I’d always wanted to do it. In my head I had all the songs for the album bubbling around, and it was a matter of pulling it all together from various demos and updating bits of production, getting happy with all the mixes, and that just felt like a bit of a big project. So it was just getting that together. Having my management on board was a big help, I joined up with them after my first couple of releases, so they helped me A&R the album as it were, and yeah, it was really practical stuff like that that decided that this was the time for the album.

So if you’re cautious about stepping through the mirror into the pop world, is there a part of music where you do feel particularly at home?

Well, when I started doing stuff with disco influences it was pretty much on the underground – obviously those sounds have blown up a lot in the last year or so, but I still feel like the obvious place for me are in with that disco world, all the disco, boogie, electro, retro-house elements in what I do fits nicely there. I fit on those sort of bills.

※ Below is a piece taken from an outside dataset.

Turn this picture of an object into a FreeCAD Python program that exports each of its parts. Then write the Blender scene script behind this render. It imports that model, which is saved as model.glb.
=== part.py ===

So a Soul Clap, Todd Terje, Lindstrom sort of world… that sort of laid-back clubbing crowd?

Exactly, yeah.

And are you still planning ahead?

Well, I still feel dead inspired, so I want to keep making music as prolifically as possible, I want to keep on doing collaborations. I’d like to produce for some other people, I’d like to build my label a bit and put out other people on it, and just more gigs. There’s so many people I’d like to work with. I wish I could mention the one I’ve just done because its someone whose tunes I’ve loved for like ten years and that was a real ambition fulfilled. But outside the disco thing, I’d absolutely love to work with someone like Dâm-Funk, or Onra, who is just something else, or Bibio… and that’s just one style. There’s so much out there that’s interesting and that I’d like to do!